This program will discuss the history of our healthcare system, the Affordable Care Act, and where we go from here. Many believe the US healthcare system is broken and needs fixing. Two health policy experts will discuss the issues, challenges, and opportunities.
Speakers:
Dr. Jonathan Gruber is the Ford Professor of Economics and the Chairman of the Economics Department at the Massachusetts Institute of Technology, where he has taught since 1992. He is also the former Director of the Health Care Program at the National Bureau of Economic Research, and the former President of the American Society of Health Economists and the Eastern Economics Association. He is a member of the Institute of Medicine, the American Academy of Arts and Sciences, the National Academy of Social Insurance, and the Econometric Society He has published more than 180 research articles, has edited six research volumes, and is the author of Public Finance and Public Policy, a leading undergraduate text in its 7th edition, Health Care Reform, a graphic novel, and Jump-Starting America: How Breakthrough Science Can Revive Economic Growth and the American Dream (with Simon Johnson). In 2006 he received the American Society of Health Economists Inaugural Medal for the best health economist in the nation aged 40 and under. During the 1997-1998 academic year, Dr. Gruber was on leave as Deputy Assistant Secretary for Economic Policy at the Treasury Department.
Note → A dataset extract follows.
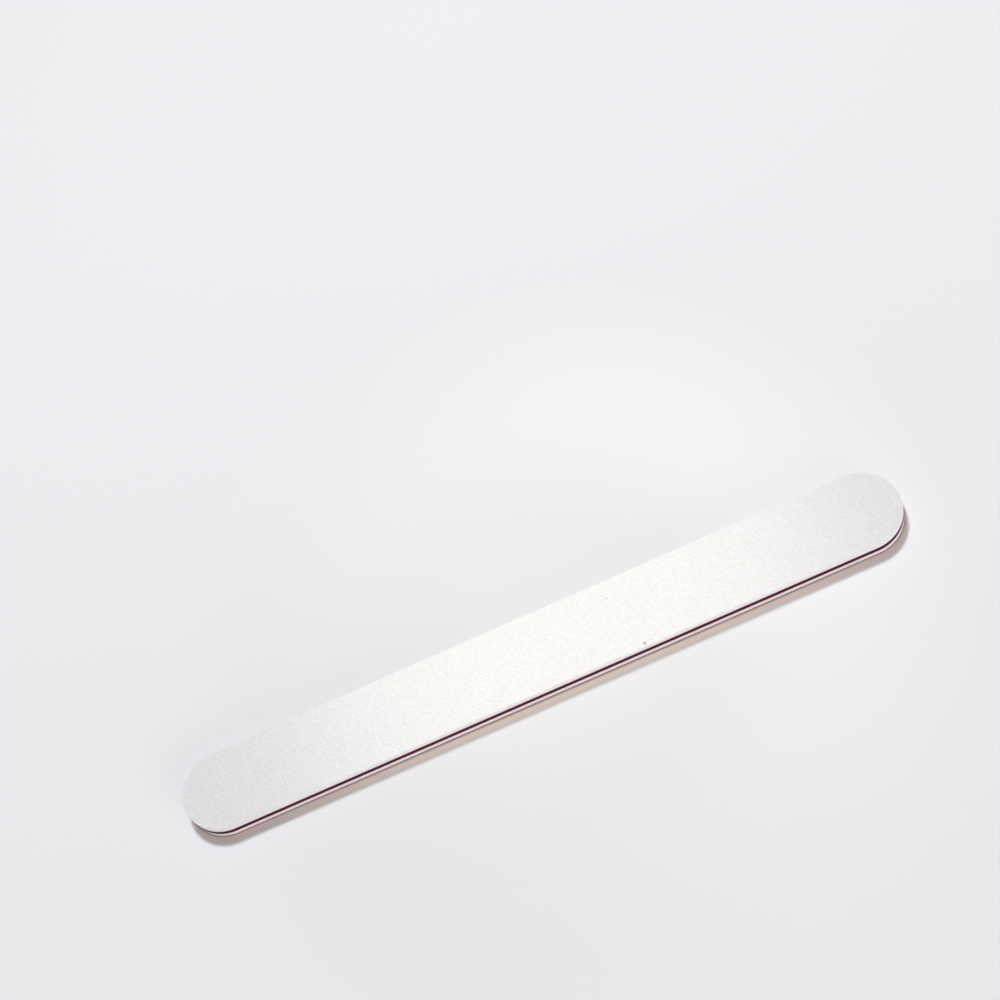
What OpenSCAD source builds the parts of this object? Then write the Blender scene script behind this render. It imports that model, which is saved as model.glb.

From 2003-2006 he was a key architect of Massachusetts’ ambitious health reform effort, and in 2006 became an inaugural member of the Health Connector Board, the main implementing body for that effort. During 2009-2010 he served as a technical consultant to the Obama Administration and worked with both the Administration and Congress to help craft the Patient Protection and Affordable Care Act. In 2011 he was named “One of the Top 25 Most Innovative and Practical Thinkers of Our Time” by Slate Magazine. In both 2006 and 2012 he was rated as one of the top 100 most powerful people in health care in the United States by Modern Healthcare Magazine. In 2020 he received a Guggenheim Fellowship.
Joel Cantor, moderator/discussant, is a Distinguished Professor of Public Policy and the founding Director of the Center for State Health Policy at Rutgers University in New Brunswick, New Jersey. Established 1999, the Center is a leader in health policy research nationally, with a special focus on informing policy in New Jersey. Dr. Cantor has published widely on innovations in health service financing and delivery for high-need populations and the regulation of health insurance and services. He serves frequently as an advisor on health policy matters to New Jersey state government and was awarded the 2006 Rutgers University President’s Award for Research in Service to New Jersey. Dr. Cantor currently leads a study funded by the National Institutes of Health examining Medicaid service use and spending for people experiencing homelessness and evaluating the impact of Permanent Supportive Housing on racial/ethnic and rural disparities in Medicaid outcomes. He also leads the of the New Jersey Population Health Cohort Study, a major new investigation of the effects of enduring and emerging stressors on population health and health equity. Dr. Cantor received his doctorate in health policy and management from the Johns Hopkins University, School of Public Health in 1988.